We didn't ever declare being in a relationship, because we both knew it was impossible, but we did become very close. We both have tried stuff with other people, had it not work, etc etc, and we certainly have had some questionable interactions (both virtual and real), but the cool thing is that we met 4 years ago and still talk pretty frequently now. You may not want to "date" this girl, but do focus on building that friendship, provided she's genuine - if I can meet a girl from Ottawa and have her become one of my only real friends, you can achieve the same with some work!

Muddy Sneakers
November 20th, 2016, 11:41 AM
Space: sounds right. Be careful since with a purely online relationship by definition you can't know everything, and besides, what's it going to lead to? Far better to invest your emotional energy in a romance with someone at school , that's just way more natural and satisfying.

AutumnWinds
November 26th, 2016, 12:38 PM
So for the record I'm 15 she's almost 15. So I'm a huge gamer and recently met this girl on my Discord (Like teamspeak). She's super nice and we talk to each other about lots of stuff.

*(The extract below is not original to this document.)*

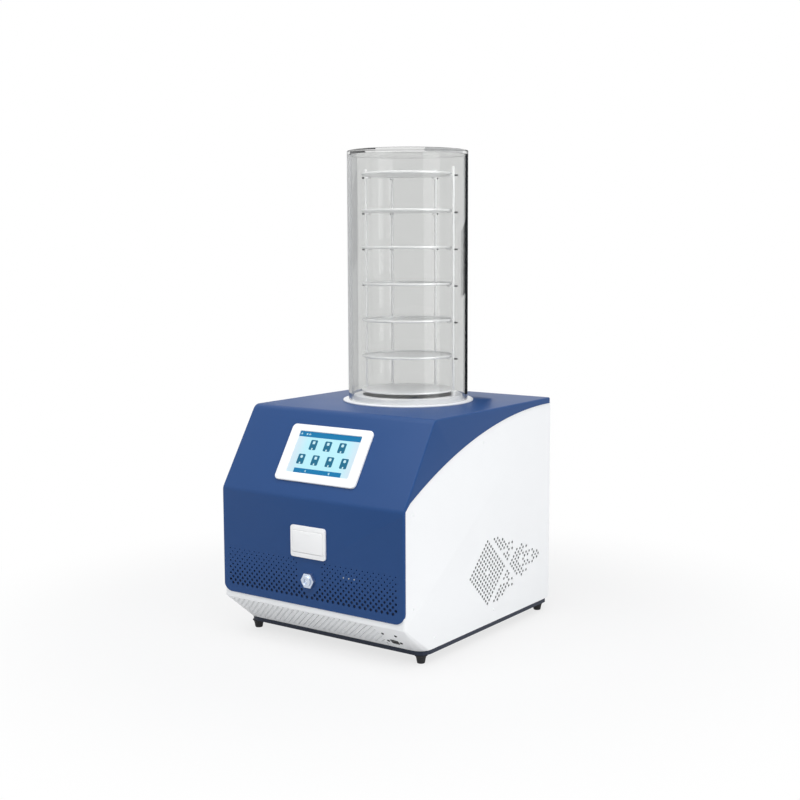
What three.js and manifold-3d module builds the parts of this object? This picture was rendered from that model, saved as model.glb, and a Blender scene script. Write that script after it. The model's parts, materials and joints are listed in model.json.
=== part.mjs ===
// Bench-top freeze dryer: cabinet with cold trap, acrylic drying chamber and six-tray rack.
// Millimetres, +Z up, +X to the operator's right, the front faces -Y.
// The origin is on the floor under the middle of the machine's outline.

import * as THREE from 'three';
import { mergeGeometries, mergeVertices } from 'three/addons/utils/BufferGeometryUtils.js';
import Module from 'manifold-3d';

const wasm = await Module();
wasm.setup();

// ---- Cabinet ---------------------------------------------------------------------------
const BODY_WIDTH = 421; // over the cover's side flanges
const BODY_DEPTH = 510; // cover front to the rear edge of the side walls
const PORT_REACH = 38; // pump flange behind the side walls
const FOOT_HEIGHT = 16;
const STRIP_HEIGHT = 9; // base pan that shows under the white body
const CHIN_HEIGHT = 53;
const CHIN_SETBACK = 59; // how far the chin slants back
const CHIN_FOOT_RADIUS = 24; // plan radius of the chin's corners at its foot
const CHIN_TOP_RADIUS = 4;
const LIP_HEIGHT = 10.5; // white lip between chin and cover
const FRONT_HEIGHT = 198.5; // upright front of the cover
const SLOPE_RISE = 148.7;
const SLOPE_RUN = 95;
const COVER_SHEET = 1.5;
const COVER_BEND = 18; // outer radius of the two wide bends across the front
const COVER_EDGE_BEND = 3; // outer radius of the bends along the sides
const COVER_CORNER = 20; // rounded lower corners of the front
const COVER_REAR_INSET = 4; // cover stops this far short of the side walls' rear edge
const FLANGE_DEPTH = 11.4; // side flange below the flat top, at the rear
const FLANGE_REAR_RUN = 17.4; // straight stretch of the side flange's edge at the rear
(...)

We use text and voice chat. recently some sexual stuff. But, I have had friends with online relationships but I don't know about them. I know she's in to me too. She lives on the compelete opposite of the country (US). I just really love her personality and just the way she is not to mention we met through video games. I know know about creeps behind screens. Besides that what should I do does anyone have any experience with online dating? Tips or suggestions?

it's so, so hard to keep something going long distance. literally everything besides the fat that you like them and vice versa is against you. the odds of it working out are horrible.

that being said, the odds of anyone our age marrying the person they're with are not exactly good either, so knowing that, why not try it? i'm a firm believer in it being better to regret what one does than what one does not do.